Still early in life, Gronniosaw questioned his mother about the origin of mankind:
I then inquired how all our people came? She answered me, from one another; and so carried me to many generations back.—Then says I, who made the first man? And who made the first cow, and the first lion, and where doest the fly come from, as no one make him? My mother seemed in great trouble; she was apprehensive that my senses were impaired, or that I was foolish. My father came in, and seeing her in grief asked the cause, but when she related our conversation to him he was exceedingly angry with me, and told me he would punish me severely if ever I was so troublesome again…
Soon after this exchange, and with the consent of his family, Gronniosaw travelled to the Gold Coast with an ivory merchant who would sell him into slavery, thus beginning his odyssey.
A Narrative of the Lord's Wonderful Dealings with John Marrant, a Black (1785)
By John Marrant
Born in New York City in 1755, John Marrant would become one of the nation’s first African American preachers and missionaries. He writes of living as a missionary with Cherokees for two years, continuing his missionary work with slaves in Charleston until the American Revolution, and being impressed into the Royal Navy.
Marrant’s narrative was “taken down from his own relation, arranged, corrected, and published by the Rev. Mr. Aldridge.” Aldridge also penned the preface in which he includes his editorial opinion before vowing to the reader of the veracity of Marrant’s incredible claims:
The following Narrative is as plain and artless, as it is surprising and extraordinary. Plausible reasonings may amuse and delight, but facts, and facts like these, strike, are felt, and go home to the heart….
The novelty or magnitude of the facts contained in the following pages, may dispose some readers to question the truth of them. My answer to such is,—1. I believe it is clear to great numbers, and to some competent judges, that God is with the subject of them…—2. I have observed him to pay a conscientious regard to his word.—3. He appeared to me to feel most sensibly, when he related those parts of his Narrative, which describe his happiest moments with God, or the most remarkable interpositions of Divine Providence for him; and I have no reason to believe it was counterfeited.
I have always preserved Mr.

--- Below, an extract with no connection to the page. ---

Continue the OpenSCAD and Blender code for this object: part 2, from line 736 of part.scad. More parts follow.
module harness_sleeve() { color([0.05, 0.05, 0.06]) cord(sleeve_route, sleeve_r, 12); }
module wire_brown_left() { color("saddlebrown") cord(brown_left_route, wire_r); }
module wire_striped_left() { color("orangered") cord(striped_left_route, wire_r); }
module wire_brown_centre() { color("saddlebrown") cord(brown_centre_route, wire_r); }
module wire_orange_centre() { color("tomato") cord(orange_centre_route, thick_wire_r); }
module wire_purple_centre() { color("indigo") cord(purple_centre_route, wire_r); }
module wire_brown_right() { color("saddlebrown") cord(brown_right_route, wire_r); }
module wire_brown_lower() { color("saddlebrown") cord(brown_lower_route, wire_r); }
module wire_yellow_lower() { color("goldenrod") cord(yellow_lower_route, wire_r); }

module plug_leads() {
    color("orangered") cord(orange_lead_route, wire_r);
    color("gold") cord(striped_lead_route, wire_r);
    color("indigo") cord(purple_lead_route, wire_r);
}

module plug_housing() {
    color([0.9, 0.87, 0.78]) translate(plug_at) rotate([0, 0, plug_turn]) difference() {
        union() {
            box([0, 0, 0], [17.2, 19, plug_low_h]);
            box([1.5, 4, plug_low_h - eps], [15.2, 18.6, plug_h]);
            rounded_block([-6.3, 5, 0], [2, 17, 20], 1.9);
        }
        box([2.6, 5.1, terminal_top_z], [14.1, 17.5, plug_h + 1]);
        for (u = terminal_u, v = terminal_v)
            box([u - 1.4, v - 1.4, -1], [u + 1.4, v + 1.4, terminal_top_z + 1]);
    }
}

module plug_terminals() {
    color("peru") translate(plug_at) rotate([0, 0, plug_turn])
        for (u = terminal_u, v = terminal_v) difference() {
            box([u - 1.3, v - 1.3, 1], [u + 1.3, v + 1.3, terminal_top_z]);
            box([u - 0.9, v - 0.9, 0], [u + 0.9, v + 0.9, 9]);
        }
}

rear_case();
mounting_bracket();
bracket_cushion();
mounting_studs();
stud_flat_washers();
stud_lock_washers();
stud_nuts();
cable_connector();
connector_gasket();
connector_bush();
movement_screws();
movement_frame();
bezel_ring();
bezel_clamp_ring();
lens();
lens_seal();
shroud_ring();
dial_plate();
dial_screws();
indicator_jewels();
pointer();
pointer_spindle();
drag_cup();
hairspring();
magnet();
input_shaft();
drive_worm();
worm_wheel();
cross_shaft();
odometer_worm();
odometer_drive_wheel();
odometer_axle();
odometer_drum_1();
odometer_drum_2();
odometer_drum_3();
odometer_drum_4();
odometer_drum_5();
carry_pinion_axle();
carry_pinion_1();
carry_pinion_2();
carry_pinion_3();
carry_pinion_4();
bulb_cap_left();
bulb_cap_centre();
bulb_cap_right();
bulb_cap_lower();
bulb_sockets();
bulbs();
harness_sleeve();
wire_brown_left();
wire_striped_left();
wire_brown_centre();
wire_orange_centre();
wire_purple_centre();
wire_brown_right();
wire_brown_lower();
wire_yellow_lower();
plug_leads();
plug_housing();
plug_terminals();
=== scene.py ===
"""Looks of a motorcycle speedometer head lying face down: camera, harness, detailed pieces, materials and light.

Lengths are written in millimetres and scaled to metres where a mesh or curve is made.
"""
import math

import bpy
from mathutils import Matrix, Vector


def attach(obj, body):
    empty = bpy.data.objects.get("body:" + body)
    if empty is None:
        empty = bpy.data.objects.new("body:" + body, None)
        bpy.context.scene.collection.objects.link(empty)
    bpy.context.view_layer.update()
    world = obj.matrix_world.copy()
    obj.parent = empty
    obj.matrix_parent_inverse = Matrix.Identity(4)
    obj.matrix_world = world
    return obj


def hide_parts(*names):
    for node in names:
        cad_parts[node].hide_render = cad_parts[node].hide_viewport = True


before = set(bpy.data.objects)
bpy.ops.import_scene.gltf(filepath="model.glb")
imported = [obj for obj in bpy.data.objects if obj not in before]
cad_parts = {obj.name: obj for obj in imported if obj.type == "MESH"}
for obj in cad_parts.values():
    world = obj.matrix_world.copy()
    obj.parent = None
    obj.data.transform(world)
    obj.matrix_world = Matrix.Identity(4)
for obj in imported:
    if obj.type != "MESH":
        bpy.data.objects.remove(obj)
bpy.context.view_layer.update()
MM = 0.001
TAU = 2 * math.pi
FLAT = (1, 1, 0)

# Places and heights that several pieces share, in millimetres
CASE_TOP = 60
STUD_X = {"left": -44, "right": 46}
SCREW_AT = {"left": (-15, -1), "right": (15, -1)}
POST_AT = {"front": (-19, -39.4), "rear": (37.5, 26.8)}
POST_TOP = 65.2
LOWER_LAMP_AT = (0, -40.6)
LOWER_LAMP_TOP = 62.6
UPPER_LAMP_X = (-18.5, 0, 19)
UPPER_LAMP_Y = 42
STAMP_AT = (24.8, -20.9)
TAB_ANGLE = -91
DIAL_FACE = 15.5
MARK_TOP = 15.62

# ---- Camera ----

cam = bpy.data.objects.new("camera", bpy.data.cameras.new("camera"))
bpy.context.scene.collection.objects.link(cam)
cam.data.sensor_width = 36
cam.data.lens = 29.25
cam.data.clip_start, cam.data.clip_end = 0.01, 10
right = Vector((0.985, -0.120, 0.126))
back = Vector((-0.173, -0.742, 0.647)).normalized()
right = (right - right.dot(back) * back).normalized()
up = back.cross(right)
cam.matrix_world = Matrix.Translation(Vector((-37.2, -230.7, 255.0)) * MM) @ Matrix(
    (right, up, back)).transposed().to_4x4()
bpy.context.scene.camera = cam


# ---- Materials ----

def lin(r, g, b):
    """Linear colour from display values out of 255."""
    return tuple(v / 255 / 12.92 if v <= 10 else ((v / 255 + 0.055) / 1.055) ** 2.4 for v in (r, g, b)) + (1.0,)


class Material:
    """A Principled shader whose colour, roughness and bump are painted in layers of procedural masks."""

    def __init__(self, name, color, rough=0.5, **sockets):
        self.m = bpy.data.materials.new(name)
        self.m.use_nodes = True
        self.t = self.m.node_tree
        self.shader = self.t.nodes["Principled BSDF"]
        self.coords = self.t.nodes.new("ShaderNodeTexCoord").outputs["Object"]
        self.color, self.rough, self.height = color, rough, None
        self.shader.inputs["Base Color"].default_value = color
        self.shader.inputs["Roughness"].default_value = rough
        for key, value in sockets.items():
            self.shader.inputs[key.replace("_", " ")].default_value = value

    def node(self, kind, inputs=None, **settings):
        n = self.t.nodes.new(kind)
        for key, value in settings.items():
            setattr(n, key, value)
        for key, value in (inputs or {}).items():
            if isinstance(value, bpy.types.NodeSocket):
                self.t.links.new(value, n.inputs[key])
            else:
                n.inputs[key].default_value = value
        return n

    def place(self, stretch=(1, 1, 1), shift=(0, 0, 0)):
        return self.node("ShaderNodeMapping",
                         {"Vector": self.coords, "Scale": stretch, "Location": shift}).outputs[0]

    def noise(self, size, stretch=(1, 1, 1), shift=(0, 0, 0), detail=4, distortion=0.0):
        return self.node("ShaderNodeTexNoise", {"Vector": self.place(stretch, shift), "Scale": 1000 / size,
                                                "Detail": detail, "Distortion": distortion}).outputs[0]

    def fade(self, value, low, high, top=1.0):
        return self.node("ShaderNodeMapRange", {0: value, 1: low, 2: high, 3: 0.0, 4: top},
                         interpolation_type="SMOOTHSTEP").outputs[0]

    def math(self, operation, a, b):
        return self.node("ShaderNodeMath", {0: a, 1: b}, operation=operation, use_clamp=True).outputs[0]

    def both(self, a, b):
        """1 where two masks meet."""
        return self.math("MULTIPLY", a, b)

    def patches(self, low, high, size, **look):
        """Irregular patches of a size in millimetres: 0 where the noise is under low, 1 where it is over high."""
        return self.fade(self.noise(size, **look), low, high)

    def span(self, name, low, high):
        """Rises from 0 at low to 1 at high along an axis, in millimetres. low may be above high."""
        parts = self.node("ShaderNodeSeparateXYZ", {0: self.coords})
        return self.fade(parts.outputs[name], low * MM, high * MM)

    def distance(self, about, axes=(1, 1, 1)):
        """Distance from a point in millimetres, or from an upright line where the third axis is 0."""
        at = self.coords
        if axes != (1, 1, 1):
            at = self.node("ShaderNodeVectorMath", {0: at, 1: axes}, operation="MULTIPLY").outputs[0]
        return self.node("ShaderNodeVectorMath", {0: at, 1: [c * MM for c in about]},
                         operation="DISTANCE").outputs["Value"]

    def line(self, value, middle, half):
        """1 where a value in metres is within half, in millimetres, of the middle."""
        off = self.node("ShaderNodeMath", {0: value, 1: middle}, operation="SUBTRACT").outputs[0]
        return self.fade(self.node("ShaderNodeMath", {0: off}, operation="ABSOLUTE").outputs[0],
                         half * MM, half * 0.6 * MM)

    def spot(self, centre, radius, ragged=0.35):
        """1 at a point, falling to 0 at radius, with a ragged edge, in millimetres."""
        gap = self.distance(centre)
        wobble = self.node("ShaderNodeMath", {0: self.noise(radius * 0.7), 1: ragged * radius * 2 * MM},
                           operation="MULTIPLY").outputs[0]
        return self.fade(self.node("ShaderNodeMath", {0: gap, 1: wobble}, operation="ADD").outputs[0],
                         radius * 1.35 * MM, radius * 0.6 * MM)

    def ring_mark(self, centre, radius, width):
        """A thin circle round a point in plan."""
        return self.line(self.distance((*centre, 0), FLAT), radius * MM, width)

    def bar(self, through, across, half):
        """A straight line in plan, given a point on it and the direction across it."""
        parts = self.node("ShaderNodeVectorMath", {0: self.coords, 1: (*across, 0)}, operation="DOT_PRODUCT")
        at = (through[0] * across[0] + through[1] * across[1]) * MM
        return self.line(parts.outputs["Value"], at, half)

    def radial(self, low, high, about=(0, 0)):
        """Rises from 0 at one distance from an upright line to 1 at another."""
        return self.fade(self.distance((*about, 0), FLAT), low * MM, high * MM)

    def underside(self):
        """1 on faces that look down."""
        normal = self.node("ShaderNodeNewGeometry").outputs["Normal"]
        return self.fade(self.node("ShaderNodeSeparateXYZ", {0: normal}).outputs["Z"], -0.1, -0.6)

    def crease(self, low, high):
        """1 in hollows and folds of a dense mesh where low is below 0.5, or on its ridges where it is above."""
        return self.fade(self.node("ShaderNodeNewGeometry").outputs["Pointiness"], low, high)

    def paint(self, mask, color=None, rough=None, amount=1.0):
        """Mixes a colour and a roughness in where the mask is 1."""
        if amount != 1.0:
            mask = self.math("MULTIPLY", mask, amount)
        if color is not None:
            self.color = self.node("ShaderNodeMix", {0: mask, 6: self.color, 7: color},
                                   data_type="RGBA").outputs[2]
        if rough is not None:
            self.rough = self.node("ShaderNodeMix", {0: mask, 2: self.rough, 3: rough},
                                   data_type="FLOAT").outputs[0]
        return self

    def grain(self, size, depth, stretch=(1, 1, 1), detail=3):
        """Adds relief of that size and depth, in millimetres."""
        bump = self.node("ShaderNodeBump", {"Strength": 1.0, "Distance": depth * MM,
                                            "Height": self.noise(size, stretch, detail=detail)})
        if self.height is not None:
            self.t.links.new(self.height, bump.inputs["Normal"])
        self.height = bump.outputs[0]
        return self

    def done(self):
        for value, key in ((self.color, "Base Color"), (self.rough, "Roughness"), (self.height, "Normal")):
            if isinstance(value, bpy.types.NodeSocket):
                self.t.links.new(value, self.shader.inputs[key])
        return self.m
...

Marrant’s ideas, tho’ I could not his language; no more alterations, however, have been made, than were thought necessary.
The necessity for such an assurance of truth becomes clear when reading about Marrant’s deft evasion from execution or his brush with and salvation from sharks, including “one of an enormous size, that could easily have taken me into his mouth at once.”
Mystery Developed; or, Russell Colvin, (Supposed to be Murdered,) in Full Life: And Stephen and Jesse Boorn, (His Convicted Murderers,) Rescued from Ignominious Death by Wonderful Discoveries (1820)
By Rev. Lemuel Haynes
Lemuel Haynes was born in West Hartford, Connecticut, in 1753 to an interracial couple who gave him over to indentured servitude while he was still an infant. During his servitude, largely spent as an agricultural laborer, Haynes attended religious services with his masters and was introduced to Calvinism. He accepted Christianity as a young man after witnessing the Aurora Borealis which he interpreted as the approach of the Day of Judgment.
In 1774 Haynes was freed from servitude and joined the minutemen of Granville, Connecticut, with whom he marched to Massachusetts following the Battles of Lexington and Concord. After the northern campaign of the American Revolution, Haynes moved to Vermont and became a Calvinist minister and abolitionist. He opposed his fellow abolitionists who argued for slave repatriation to Africa. Haynes instead argued that God’s plan included an end to slavery that would lead to a successful integration of the races.
Haynes wrote extensively, but not exclusively, about scripture, abolitionism, and republicanism. In 1820, he penned an account of a local murder mystery to which is attached this introductory publisher’s note:
The unusual excitement of the public feeling, in consequence of the recent conviction of Stephen and Jesse Boorn, for the murder of Russell Colvin, more than seven years since—the discovery of Colvin, in full life—his return to the place where his mouldering bones were supposed to be discovered, and the narrow escape of the Boorns from ignominious death, induced the publisher to resort to the most authentic sources of intelligence to obtain all the light that was possible, upon a subject enveloped in doubt, darkness and mystery. The highly respected and reverend clergyman, of Manchester, Vt. (the scene of this mystery,) has furnished, what the publisher ventures to pronounce, altogether the most satisfactory account of these strange occurrences.
The impressive discourse delivered upon the return of Colvin, and the happy rescue of his supposed murderers from impending death, will be read with interest by all.